The reward for our garden work and attentive listening is a three-course lunch of the dishes we’ve just learned to make, served in the resort’s Gold Room restaurant. We feast on shrimp-and-lobster gazpacho, an entrée salad dressed with prickly pear-jalapeño vinaigrette, and cinnamon-Kahlúa flan.

During the three-hour experience, our group joked together and bonded over our tasks. As we part, with full stomachs and recipe cards in hand, we all vow to plant new gardens and cook fabulous dishes for our families at home. 

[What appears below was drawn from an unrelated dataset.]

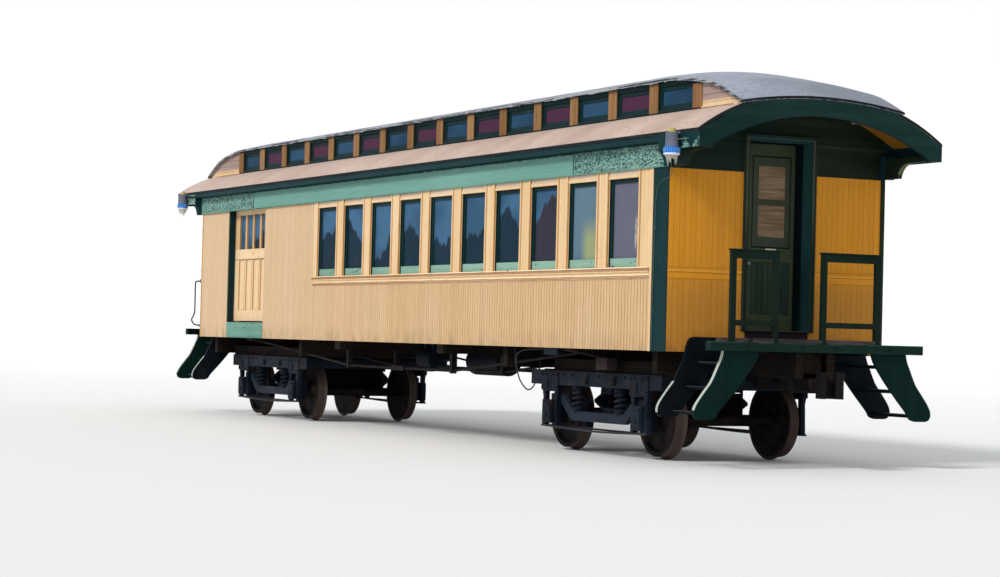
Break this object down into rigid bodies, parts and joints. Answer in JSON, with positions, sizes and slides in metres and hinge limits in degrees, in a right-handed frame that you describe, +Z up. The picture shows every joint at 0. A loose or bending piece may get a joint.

Five of Arizona’s best cooking programs
Class sizes are limited and can fill quickly, so call ahead for reservations.

Bisbee Cooking School
Helen Saul came to the old mining town of Bisbee by way of Berkeley, California, where pioneering restaurant Chez Panisse was her neighborhood meeting spot. Saul emphasizes Southwestern and regional Mexican cuisine, with occasional forays into Cajun, Creole, Italian, and Spanish foods. Most of her weekly classes are held in a refurbished miner’s cabin, where participants gather around a long communal dining table for hands-on chopping, mixing, and sautéing to create a three- or four-course meal matched with beer or wine.
WHEN: Year-round; classes on haute Creole cuisine Feb 7, and creative vegetarian Feb 21.
COST: $40 (includes dinner and wine).
CONTACT:  www.geocities.com/bisbeecookingschool or (520) 432-3882.

Rio Rico Resort
Executive chef Warren Weekes offers a weekend’s worth of what he terms “extreme cuisine.” On Saturdays he leads a five-hour culinary tour south of the border, touring a Mexican grocery and stopping for traditional meals at two restaurants. Sundays, Weekes teaches a four-hour hands-on cooking class that moves from the resort’s garden to its commercial kitchen. Participants are outfitted with hats, aprons, knives, and cutting boards, then tackle everything from regional Mexican cuisine to mole sauces to dessert.
WHEN: Sat and Sun Oct–Nov and Jan–May; some tours and classes in summer.
COST: Culinary tour, $60; cooking class and tastings, $30. Lodging packages available.
CONTACT: (800) 288-4746.

Les Gourmettes Cooking School
“Dearie, you should start your own cooking school,” Julia Child told Phoenix resident Barbara Fenzl when they met more than 20 years ago. Fenzl took the advice to heart, studying at London’s Le Cordon Bleu, then launching a school at her home in 1983. Host of the 13-week PBS cooking series Savor the Southwest, Fenzl offers 1 1/2-hour, Southwest-inspired cooking demonstrations followed by meals with wine three or four times a week. Quite often Fenzl brings in guest celebrity chefs such as Rick Bayless and Jacques Pépin.
WHEN: Sep–May.
COST: $55–$70 (includes meal).
CONTACT: (602) 240-6767.

Westin Kierland Resort & Spa
Each month, chef Douglas Rodriguez gathers a small group in Deseo, the resort’s sleek signature restaurant, for two hours of Latin-inspired cooking demonstrations. Participants get in the mood with a cocktail, such as a mojito or sangria, as Rodriguez follows the culinary trail of the Spanish in the New World. The chef, who has penned cookbooks including Latin Flavors on the Grill, demonstrates appetizers such as ceviche, grilled entrées, and desserts such as flan or tres leches. Wines from Argentina, California, Chile, and Spain are paired with the food.
WHEN: The third Saturday of each month Jan–Oct.
COST: $48–$68. Lodging packages available.
CONTACT: (480) 624-1030.

Westward Look Resort
Recipes emphasize fresh, regional ingredients, such as chicken tortilla soup and double corn-chili muffins.
WHEN: Year-round. Garden tours every Saturday at 10 a.m.; on the fourth Saturday of each month, they are followed by cooking demonstrations and lunch.
COST: Garden tours, free; cooking demonstration and lunch, $28. Lodging packages available.